Azure Databricks Consultation: An EPC Group Approach
The EPC Group is one of the pioneers in the field of consulting organizations in the process of understanding and implementing the various data management and analytics tools. The company has over two decades of experience in tackling customer issues regarding the implementation of data analytics tools and subsequently helping them extract the full potential of these analytics tools.
Being a Microsoft gold certificate partner, the EPC Group has been consistently creating customized training programs that can help Microsoft service users to utilize the tools and services of Power BI and Azure to their fullest advantage.
In connection to Azure Databricks, the training programs developed by the company can help organizations to implement and scale the data engineering methods and venture into the area of collaborative data science that creates an interactive analysis of data. The machine learning capabilities can be used to create intelligent insights which can help the user get leverage over other organizations in the market.

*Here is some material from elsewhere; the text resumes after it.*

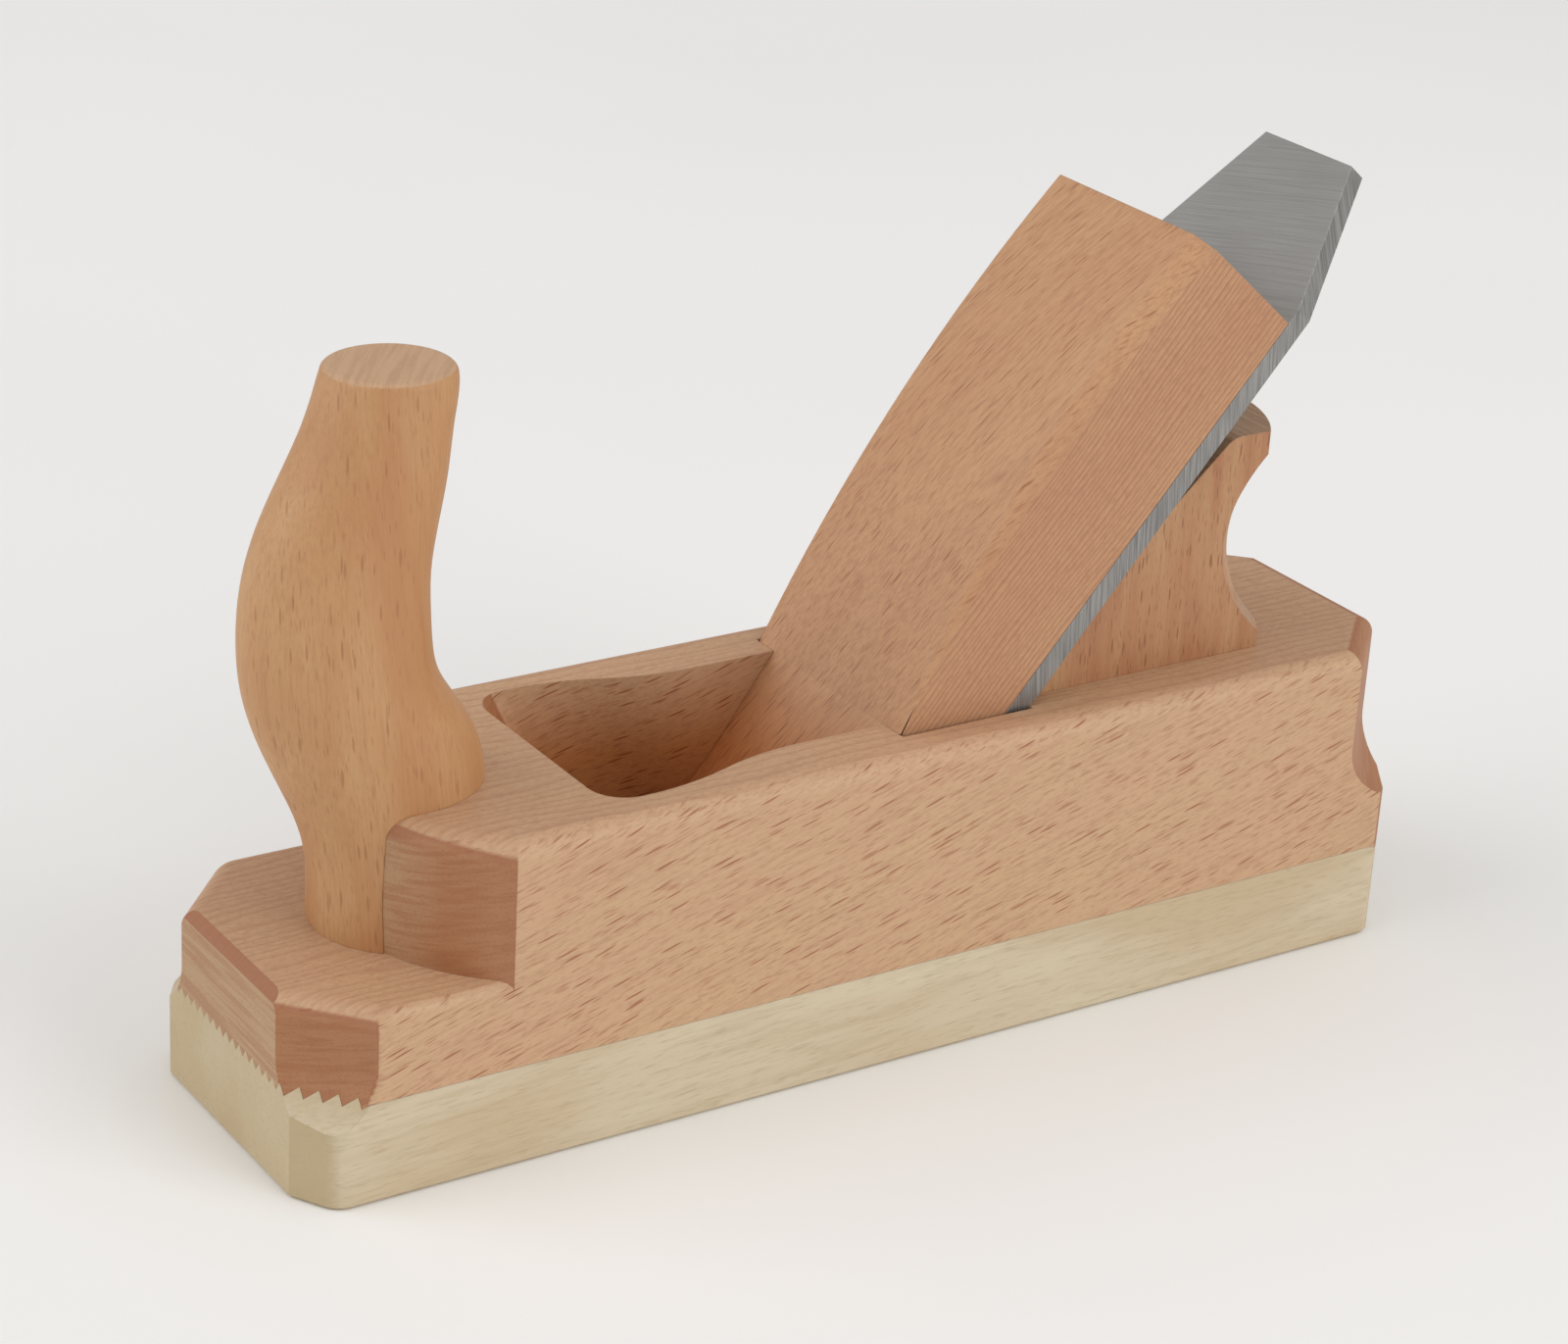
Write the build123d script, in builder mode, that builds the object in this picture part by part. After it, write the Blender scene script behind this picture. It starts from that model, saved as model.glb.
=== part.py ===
"""Wooden smoothing plane with a front horn, built as its separate pieces.

The row frame has its origin at the centre of the sole's face, +X towards the toe,
+Y towards the left-hand side of a person who pushes the plane, and +Z up.
"""

import os
from math import cos, radians, sin, sqrt, tan

from build123d import *

os.makedirs("parts", exist_ok=True)

# Driving dimensions, in millimetres and degrees
plane_length = 240.0
plane_width = 65.0
deck_height = 62.5
toe_deck_height = 36.5

joint_height = 19.5  # middle of the serrated glue line between body and sole
tooth_pitch = 2.6
tooth_depth = 1.8
sole_corner = (5.0, 8.5)  # chamfer legs along X and Y, and the same below
sole_corner_round = 5.0  # where that chamfer runs into the side
toe_corner = (12.6, 13.75)
heel_corner = (15.0, 14.5)
toe_runout_height = 25.0  # where each upper chamfer starts to flare out
heel_runout_height = 42.0
runout_radius = 13.0
deck_round = 4.0
toe_deck_round = 2.0
toe_edge_bevel = 1.8
sole_edge_bevel = 0.6

nose_radius = 39.0  # front end of the upper deck, seen from above
nose_center_x = 60.0

bed_angle = 49.2
bed_foot_x = 22.5  # where the bed plane meets the sole face
wedge_angle = 5.5  # between the bed and the abutments
abutment_top_x = -2.4  # abutment edge on the deck
slot_width = 49.6
cheek_width = 37.4  # throat width between the abutments
throat_width = 50.2
throat_front_x = 59.8
throat_corner_radius = 7.0
throat_curve_x = (52.0, 16.0)  # where the cheeks start and stop curving
mouth_front_x = 29.5

iron_width = 48.0
iron_thickness = 4.0
iron_length = 203.7
iron_shoulder = 29.5  # length of the tapered tang
iron_tang_width = 25.4
iron_bevel_angle = 28.0
edge_height = 0.2  # cutting edge above the sole face at rest
fit_gap = 0.05  # between iron, bed, wedge and abutments

wedge_width = 48.0
wedge_tip = 12.0  # lower end, measured up the bed from the sole face
wedge_tip_thickness = 2.0
wedge_bevel_length = 15.0
wedge_top = 168.0
wedge_head_distance = 33.0  # front of the wedge's head from the bed plane
wedge_swell_angle = 16.0  # slope of the front just above the deck, from the bed
wedge_bevel_stations = ((0.0, 0.05), (0.5, 2.6), (1.0, 3.8))  # place up the front, bevel

horn_top_height = 139.2
horn_edge_round = 1.5
# height, rear x, front x and half width of each station of the horn
horn_stations = (
    (toe_deck_height, 72.0, 103.2, 16.4),
    (46.0, 72.0, 103.4, 15.9),
    (55.5, 72.0, 105.5, 15.1),
    (65.0, 72.1, 109.7, 14.6),
    (74.5, 75.4, 113.9, 14.6),
    (84.0, 81.4, 116.5, 14.4),
    (93.5, 83.0, 117.1, 14.1),
    (103.0, 83.2, 116.1, 13.6),
    (112.0, 81.8, 113.3, 13.0),
    (121.0, 80.2, 108.8, 12.5),
    (130.0, 79.2, 104.5, 11.9),
    (horn_top_height, 78.9, 101.5, 11.3),
)

guard_width = 40.0
guard_height = 107.0
guard_axis_x = -62.5
guard_foot_radius = 32.5
guard_foot_height = 66.0
guard_tip_radius = 31.0
guard_tip_height = 102.3
guard_waist_radius = 24.9
guard_relief_height = 76.0  # above this the front leans away from the iron
guard_top_front_x = -77.5
guard_top_round = 5.0

horn_dowel_x = 90.0
horn_dowel_radius = 6.0
horn_dowel_length = 36.0
guard_dowel_radius = 4.0
guard_dowel_length = 36.0
guard_dowel_x = (-52.0, -76.0)

overrun = 5.0  # how far the cutting profiles pass beyond the wood

# Worked-out dimensions
half_length = plane_length / 2
half_width = plane_width / 2
bed_cos = cos(radians(bed_angle))
bed_sin = sin(radians(bed_angle))
abutment_slope = tan(radians(bed_angle + wedge_angle))
throat_slope = (throat_front_x - mouth_front_x) / deck_height
iron_front = fit_gap + iron_thickness  # distance from the bed plane
wedge_back = iron_front + fit_gap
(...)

With the dedicated team of experts at the disposal, along with having round to clock customer support, EPC Group can prove to be one of the best consultation partners for Azure Consulting for Azure Databricks.
The organizations opting to utilize the capabilities Databricks are offered with the new age technology of a unified platform. This service makes the process of analyzing big data and utilizing artificial intelligence in regular business patterns way easier than others. The data science and data engineering departments of organizations can now use this quick, easy and collaborative platform that is built on spark-based analytics.
The service can also natively integrate with several other Microsoft Azure services in a varied number of ways. These integrating ways range from a single start button to the process of creating a unified billing. The service provides authentic Microsoft Azure security while seamlessly integrating with other Azure services like the Azure Active Directory and the Azure Synapse Analytics.